Adaptation is key in modern pentathlon. At the Olympics, the fencing ranking round is on the first day, then all of the others sports are on the second day, including a fencing bonus round. That means that in a single day, within less than six hours, the athletes have to compete in five sports at an intense level, with each sport requiring different skills that may be technical, tactical, mental, intellectual or physical.
To reach the top level, your week has to resemble the schedule of a multi-sport training camp. But not only for one week in summer. Every single week. For Valentin and Elodie, a week is scheduled with that in mind:
- Every morning: Swimming followed by fencing or shooting
- Every afternoon: Running or combined running and shooting
- Twice a week: Equestrian
We want to have a running, swimming and shooting session every day.
Adapt the team
To reach the summit of your sports, you need to pay attention to the details. It is something that Valentin and Elodie understand well, as besides their sport coach, they also have a psychologist to strengthen their mental capacities and a dance coach. Yes, a dance coach. They don’t plan on competing in breakdance at the Paris 2024 Olympics Games (yet?), but this coach is here to make them more efficient.
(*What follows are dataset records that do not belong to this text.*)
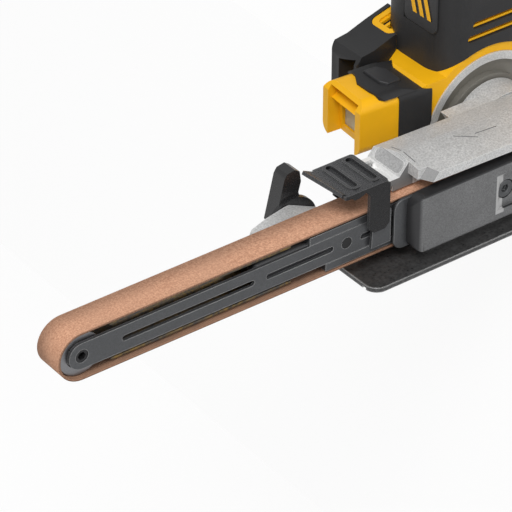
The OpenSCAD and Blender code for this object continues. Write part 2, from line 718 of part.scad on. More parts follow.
// body shells
// outer form of the moulded body, set in by a margin
module body_form(inset) {
    // drum round the gear case, flat at the base
    intersection() {
        along_y(body_y0 + inset, case_y + 4 - inset) circle(drum_r - inset);
        translate([-drum_r, 0, -base_h + inset]) cube([2 * drum_r, 200, 2 * drum_r]);
        along_x(-drum_r, drum_r) round_rect([body_y0 + inset - 10, -base_h - 9], [case_y + 4 - inset, drum_r + 10], 9);
    }
    chin_form(inset);
    tower_form(grip_t + inset, tower_top - grip_t - inset);
    handle_form(inset);
}

// the squared front of the body under the overmould, which carries the lamp
module chin_form(inset) {
    y1 = inlet_y0 - 0.3;
    intersection() {
        along_y(body_y0 + inset, y1 - inset) polygon([[chin_x + inset, -4], [chin_x + inset, chin_z - 2 - inset],
            [chin_x + 2 + inset, chin_z - inset], [0, chin_z - inset], [0, -4]]);
        along_z(-10, 60) corner_rect([chin_x + inset, body_y0 + inset], [14, y1 - inset], 3.5, 14 - inset);
    }
}

// the motor tower: rounded in plan, softened at the top
module tower_form(inset, top) intersection() {
    along_z(0, top) tower_plan(inset);
    along_y(0, 200) round_rect([-tower_hx + inset, -40], [tower_hx - inset, top], 11);
    along_x(-40, 60) round_rect([body_y0 - 0.5 + inset, -40], [body_y0 - 0.5 + tower_w - inset, top], 9);
}

// rounded in plan, most at the far front corner
module tower_plan(inset) corner_rect([-tower_hx + inset, body_y0 - 0.5 + inset],
    [tower_hx - inset, body_y0 - 0.5 + tower_w - inset], 12, 20 - inset);

// a rounded rectangle whose far front corner has a larger radius
module corner_rect(a, b, r, r_far) difference() {
    round_rect(a, b, r);
    difference() {
        translate([a[0] - 1, b[1] - r_far]) square([r_far + 1, r_far + 1]);
        translate([a[0] + r_far, b[1] - r_far]) circle(r_far);
    }
}

// a thin slice across the handle, with rounded corners
module slice(x, w, z0, z1, r) along_x(x, x + 0.1) round_rect([motor_y - w / 2, z0], [motor_y + w / 2, z1], r, $fn = 32);

module handle_form(inset) {
    w = 36 - 2 * inset;
    d = handle_d / 2 - inset;
    hull() {
        slice(handle_x0 - 14, tower_w - 6 - 2 * inset, handle_z - 24 + inset, tower_top - 8 - inset, 9);
        slice(grip_x0, w, handle_z - d, handle_z + d, 12 - inset);
    }
    along_x(grip_x0, grip_x1) round_rect([motor_y - w / 2, handle_z - d], [motor_y + w / 2, handle_z + d], 12 - inset);
    hull() {
        slice(grip_x1, w, handle_z - d, handle_z + d, 12 - inset);
        slice(foot_x0 + 2, foot_w - 8 - 2 * inset, handle_z - 30, foot_top - 2 - inset, 9);
    }
    round_block([foot_x0 + inset, motor_y - foot_w / 2 + inset, -base_h + inset],
                [foot_x1, motor_y + foot_w / 2 - inset, foot_top - inset], 8, 3, 3);
}

// what the shells leave free inside
module body_space() {
    rod_y(ring_r + 0.1, ring_y - 5, case_y + 0.1);
    translate([0, motor_y, ring_r - 4]) cylinder(r = stator_r + 0.15, h = top_bearing_z - 2 - ring_r + 4);
    translate([0, motor_y, top_bearing_z - 2.1]) cylinder(r = 8.02, h = bearing_w + 2.1);
    translate([0, motor_y, top_bearing_z]) cylinder(r = rotor_shaft_r + 0.5, h = bearing_w + 1.5);
    // handle, and the switch's bay behind the trigger
    w = 36 - 2 * shell_t;
    d = handle_d / 2 - shell_t;
    along_x(handle_x0 - 6, foot_x0 + 4) round_rect([motor_y - w / 2, handle_z - d], [motor_y + w / 2, handle_z + d], 9);
    round_block([foot_x0 + shell_t, motor_y - foot_w / 2 + shell_t + 2, -base_h + shell_t],
                [foot_x1 - shell_t, motor_y + foot_w / 2 - shell_t - 2, foot_top - shell_t], 6, 2, 2);
    // window for the terminal block
    translate([foot_x1 - 4, motor_y - 13, handle_z - 44]) cube([6, 26, 34]);
    // T-slots of the battery's rails, open at the top
    for (side = [-1, 1]) translate([0, motor_y + side * rail_y, rail_z0 - 0.3]) {
        translate([foot_x1 - shell_t - 0.4, -2.3, 0]) cube([shell_t + 2, 4.6, 150]);
        translate([foot_x1 - shell_t - 2.6, -4.4, 0]) cube([2.5, 8.8, 150]);
    }
    trigger_space();
    lock_space();
    vents(1.2);
}

module trigger_space() translate([trigger_x0 - 0.4, motor_y - 8.4, handle_z - handle_d / 2 - 2])
    cube([trigger_len + 0.8, 16.8, handle_d / 2]);

module lock_space() rod_y(lock_r + 0.2, motor_y - 30, motor_y + 30, lock_x, lock_z);

vent_z = [36.8, 42];
module vents(w) for (z = vent_z) along_y(body_y0 - 5, body_y0 + tower_w + 5)
    slot(-tower_hx + 11 + (z - 36.8) * 0.4 + (2.8 - w) / 2, tower_hx - 6 - (2.8 - w) / 2, z, w);

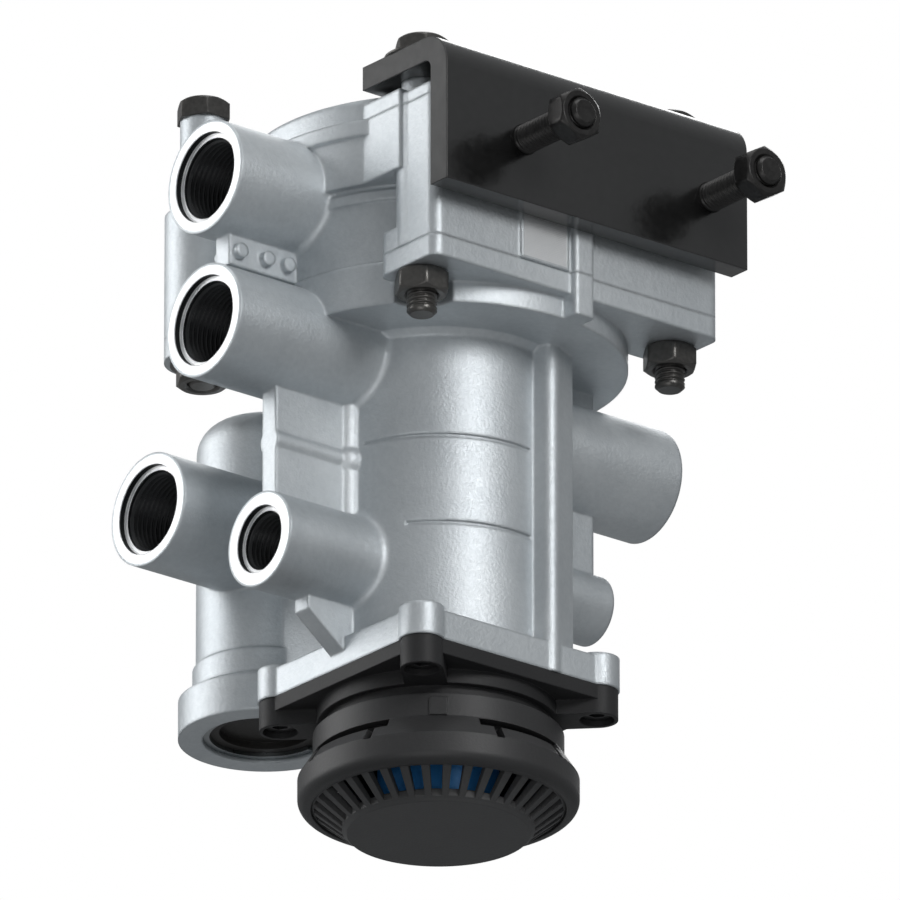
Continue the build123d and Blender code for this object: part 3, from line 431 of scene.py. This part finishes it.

"Thanks to our dance coach, we save energy on every single move and gesture," says Valentin Belaud. "Every athlete trains hard and improves a lot, but we can go further in our training by eliminating the parasitical elements."
Adapt to someone else
Something else that is specific to modern pentathlon is the fact that success does not only depend on you, as opposed to the other combined olympics sports, triathlon and decathlon.
In fencing, you have to fight against someone. And that someone is multiplied by 35. All athletes have to fight against every competitor in a "sudden death" mode. Adaptation, you say?
"Fighting against someone is totally different to the other sports" begins Rio silver medallist Elodie Clouvel, the first French pentathlete to win an Olympic medal. "In order to touch them you have to lead your opponent to a place you want them to be."
After that, you need to deal with a horse. A horse that is not yours. The pentathletes meet their mounts 20 minutes before the competition starts. Another definition of adaptation…
But one question remains. How do you wake up one morning and say "I want to do modern pentathlon?" Well, you don’t wake up with this idea but it does appear to you. For Valentin Belaud, it was due to a problem with hyperactivity. As well as a somewhat practical issue:
"I tried judo, table tennis, climbing, running… but at some point, my parents wanted me to choose because it was not very practical to drive me everywhere. The problem is that I couldn’t choose. I’m a hyperactive person and I needed to do so many things, so I chose modern pentathlon at the age of 8. It is such a rich discipline and I loved it. And as I could do three sports in one afternoon, my parents loved it as well!"
For Elodie Clouvel, it was a type of "pentathlon calling". First she was a top swimmer, trained by the famous French coach Philippe Lucas. As she failed to qualify for Beijing 2008 and she "always dreamt about becoming Olympic Champion", she listened to the call of the French Pentathlon Federation at the age of 19. She didn’t know how to ride horse, how to wield a sword or how to hold a gun, but she trained. And she managed to win silver at the Rio 2016 Olympic Games. Did anyone mention adaptation?